As seen in the chart above, production of coal is expected to stagnate, in stark contrast to the growth the industry had seen over the previous four decades. Many of the poorest states in the Appalachia region of the country are the most dependent on the coal industry, and are gearing up to fight to keep their interests intact. But the projections don’t favor coal, and the industry will need to go through a major evolution in order to maintain its position as a dominant energy source.
As previously mentioned, crude oil production within the United States has seen a huge push over the past few years. The chart above really demonstrates how rapid the ascent has been. It’s easy to see how production was ramped up over the 20th century, starting in 1900 and really catching the wind between 1950 and 1975. After that, production numbers saw decline all the way into 2000s.
The boom in petroleum production ha been a factor in the recovery the American economy following the recession, and surprisingly, U.S. energy companies barely have the infrastructure to keep up. CNBC reports that the country is home to less than 150 refineries, all of which are struggling to keep pace with the uptick in production. Things aren’t expected to slow down, as additional reserves are being explored and more shale reserves are being explored for extraction possibilities across the country.
Of all the energy sources America is currently relying on, natural gas is the fastest-growing and offers the most promise. Natural gas provides certain advantages over coal and petroleum, and is often viewed more favorably in terms of its damage to the environment. Of course, it’s the method of extraction that has many people worried, as hydraulic fracturing has been shown to lead to methane leaks and earthquakes.
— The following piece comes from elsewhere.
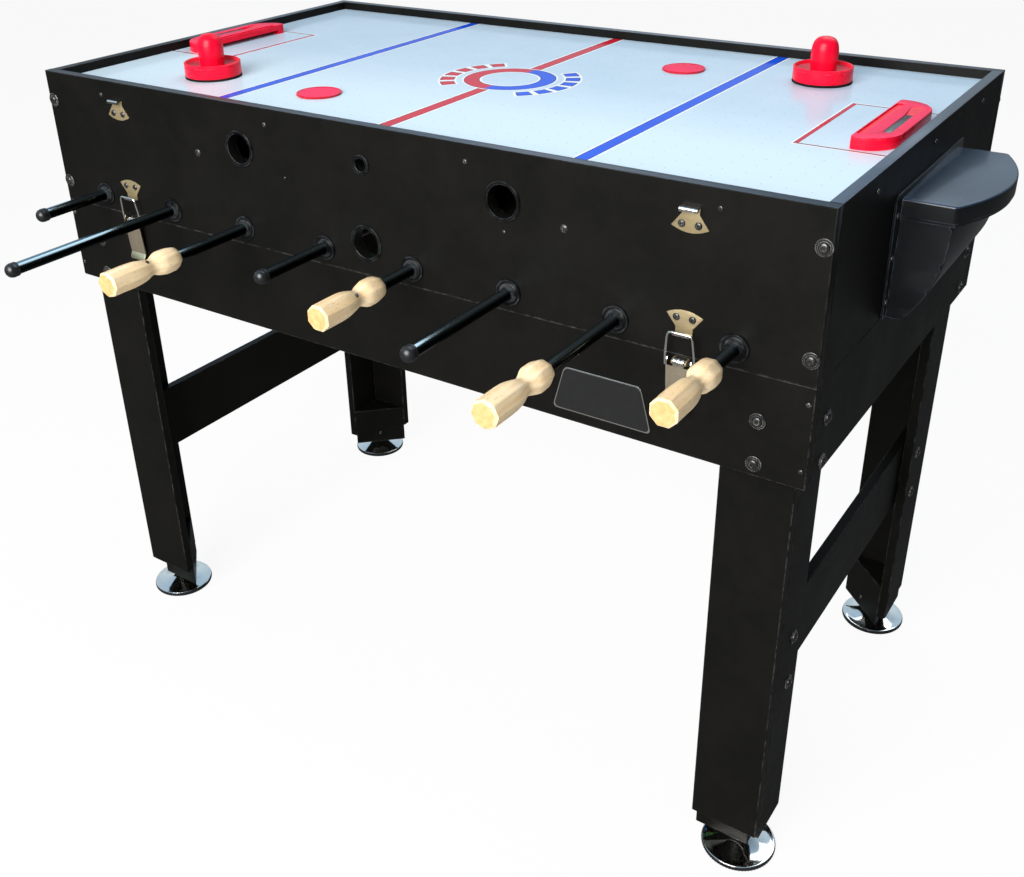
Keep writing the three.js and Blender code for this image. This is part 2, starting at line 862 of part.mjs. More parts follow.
// Draw latches: made with the outer face at Y zero, facing +Y, and the parting line at Z zero
function latchLever() {
  const innerFace = pinProud + leverThickness;
  const outerFace = innerFace + leverThickness;
  const stripTop = -pinDrop - barrelRadius;
  const stripBottom = -pinDrop - leverLength;
  const fingerBottom = stripBottom - fingerLength;
  const strip = drawnAlongX([
    [innerFace, stripTop],
    [innerFace - leverLean, stripBottom],
    [innerFace - leverLean + fingerFlare, fingerBottom],
    [outerFace - leverLean + fingerFlare, fingerBottom],
    [outerFace - leverLean, stripBottom],
    [outerFace, stripTop],
  ], -leverHalfWidth, leverHalfWidth);
  const [from, to] = [-barrelHalfLength, barrelHalfLength];
  const barrel = discAlongY(barrelRadius, from, to, smallSides);
  barrel.rotateZ(-Math.PI / 2);
  barrel.translate(0, pinProud, -pinDrop);
  const tab = block([from, to], [innerFace, outerFace], [stripTop - bond, -pinDrop]);
  const pinBore = discAlongY(pinRadius + clearance, from - overrun, to + overrun, smallSides);
  pinBore.rotateZ(-Math.PI / 2);
  pinBore.translate(0, pinProud, -pinDrop);
  return cut(join(strip, tab, solidOf(barrel)), solidOf(pinBore));
}

function latchBail() {
  const legOffset = leverHalfWidth + bailPlay + bailWireRadius;
  const foot = -pinDrop - bailPivotDrop;
  const lean = hookProud + clearance + bailWireRadius - pinProud;
  const place = (x, rise) => new THREE.Vector3(x, pinProud + lean * rise / bailHeight, foot + rise);
  const path = new THREE.CurvePath();
  const shoulder = bailHeight - bailCorner;
  const [a, b] = [place(legOffset, 0), place(legOffset, bailStraight)];
  const splay = (legOffset - bailTopHalfWidth) * bailCorner / (bailHeight - bailStraight);
  const c = place(bailTopHalfWidth + splay, shoulder);
  const d = place(bailTopHalfWidth - bailCorner, bailHeight);
  const mirrored = (point) => new THREE.Vector3(-point.x, point.y, point.z);
  const corner = place(bailTopHalfWidth, bailHeight);
  path.add(new THREE.LineCurve3(a, b));
  path.add(new THREE.LineCurve3(b, c));
  path.add(new THREE.QuadraticBezierCurve3(c, corner, d));
  path.add(new THREE.LineCurve3(d, mirrored(d)));
  path.add(new THREE.QuadraticBezierCurve3(mirrored(d), mirrored(corner), mirrored(c)));
  path.add(new THREE.LineCurve3(mirrored(c), mirrored(b)));
  path.add(new THREE.LineCurve3(mirrored(b), mirrored(a)));
  const section = [];
  for (let side = 0; side < wireSides; side += 1) {
    const angle = (2 * Math.PI * side) / wireSides;
    section.push([bailWireRadius * Math.cos(angle), bailWireRadius * Math.sin(angle)]);
  }
  return solidOf(new THREE.ExtrudeGeometry(shapeOf(section), { steps: bailSteps, extrudePath: path }));
}

function buildLatches(table) {
  for (const front of [true, false]) {
    for (const right of [true, false]) {
      const name = `${front ? 'front' : 'back'}_${right ? 'right' : 'left'}`;
      const x = right ? latchOffset : -latchOffset;
      const place = addGroup(table, x, front ? -halfWidth : halfWidth, partingHeight, front);
      addPart(place, `${name}_latch_lever`, latchLever(), nickel);
      addPart(place, `${name}_latch_bail`, latchBail(), chrome);
    }
  }
}

const table = new THREE.Group();
buildBase(table);
buildGameBox(table);
buildRods(table);
buildLatches(table);

export default table;
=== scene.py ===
# Looks of the multi game table: an air hockey top over an upturned table football box, on its base.
# Metres, +Z up, -Y towards the front, +X to the right; the origin is on the floor, in the middle.

import math

import bmesh
import bpy
from mathutils import Matrix, Vector


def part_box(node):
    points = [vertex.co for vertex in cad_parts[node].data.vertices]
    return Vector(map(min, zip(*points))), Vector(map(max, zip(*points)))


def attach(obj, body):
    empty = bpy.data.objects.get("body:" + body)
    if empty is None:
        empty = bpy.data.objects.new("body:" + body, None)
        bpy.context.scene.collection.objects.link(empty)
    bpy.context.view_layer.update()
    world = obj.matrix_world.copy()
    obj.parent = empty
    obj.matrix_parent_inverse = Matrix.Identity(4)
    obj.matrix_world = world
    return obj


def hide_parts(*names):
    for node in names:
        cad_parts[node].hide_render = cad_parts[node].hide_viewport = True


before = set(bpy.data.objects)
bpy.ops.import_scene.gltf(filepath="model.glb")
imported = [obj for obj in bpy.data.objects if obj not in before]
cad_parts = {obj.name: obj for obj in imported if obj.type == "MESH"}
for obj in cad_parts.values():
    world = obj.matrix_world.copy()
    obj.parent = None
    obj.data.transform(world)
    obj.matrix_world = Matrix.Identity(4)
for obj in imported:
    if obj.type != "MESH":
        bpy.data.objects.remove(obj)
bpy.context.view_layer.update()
scene = bpy.context.scene

MM = 0.001

# Driving dimensions, as in the part
TABLE_LENGTH = 1219 * MM
TABLE_WIDTH = 684 * MM
BOARD = 15 * MM
BOX_HEIGHT = 200 * MM
APRON_HEIGHT = 128 * MM
PARTING = 757 * MM
RIM = 13 * MM
CLEARANCE = 0.3 * MM
HALF_LENGTH = TABLE_LENGTH / 2
HALF_WIDTH = TABLE_WIDTH / 2
INNER_HALF_LENGTH = HALF_LENGTH - BOARD
INNER_HALF_WIDTH = HALF_WIDTH - BOARD
SURFACE_TOP = BOX_HEIGHT - RIM
EDGE_SOFTENING = 1.2 * MM

# Legs, stretchers and feet
LEG_FRONT_WIDTH = 93 * MM
LEG_SIDE_DEPTH = 89 * MM
LEG_TOP_DROP = 15 * MM
FOOT_BLOCK_HEIGHT = 80 * MM
SIDE_BOARD_STEP = 20 * MM
FRONT_BOARD_STEP = 35 * MM
STRETCHER_HEIGHT = 112 * MM
STRETCHER_LIFT = 277 * MM
FOOT_HEIGHT = 25 * MM
FOOT_INSET = 34 * MM
PAD_RADIUS = 51.5 * MM
PAD_THICKNESS = 7 * MM
PAD_RIBS = 72
RIB_DEPTH = 0.7 * MM
NECK_RADIUS = 12 * MM
NECK_HEIGHT = 5 * MM
STEM_RADIUS = 5 * MM
STEM_LENGTH = 45 * MM

# Playing boards
HOCKEY_BOARD = 12 * MM
FIELD_HEIGHT = 99 * MM
BLOWER_RADIUS = 45 * MM
BLOWER_HEIGHT = 35 * MM
BLOWER_SETBACK = 80 * MM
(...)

There are efforts underway to develop cleaner and less dangerous methods of extraction, which is good news if the U.S. plans on widespread use of natural gas well into the future. With the amount of growth in the industry, specifically shale gas as seen above, it’s hard to think the government would want to slow things down with additional regulations. As of right now, cleaning up extraction is the primary goal of the natural gas industry, as otherwise it appears to be an energy boon for the U.S.
The one sector of energy production everyone is keeping a careful eye on is in renewables. The renewable energy industry encompasses a number of different energy sources, chief among them wind power, solar and hydropower. The chart above lays out the growing supply of renewables over the past decade or so, and the growth of wind and solar power is apparent. Hydropower has remained more or less the same, as dams are often giant projects to take on in order to capture energy.
Wind and solar are probably the two areas that are the most promising, as they both are starting to pick up a lot of momentum among both businesses and residents. The price of solar is dropping thanks to increased production and government-backed incentives. Wind farms are also sprouting up across the country, and the benefits of both are being seen in many communities.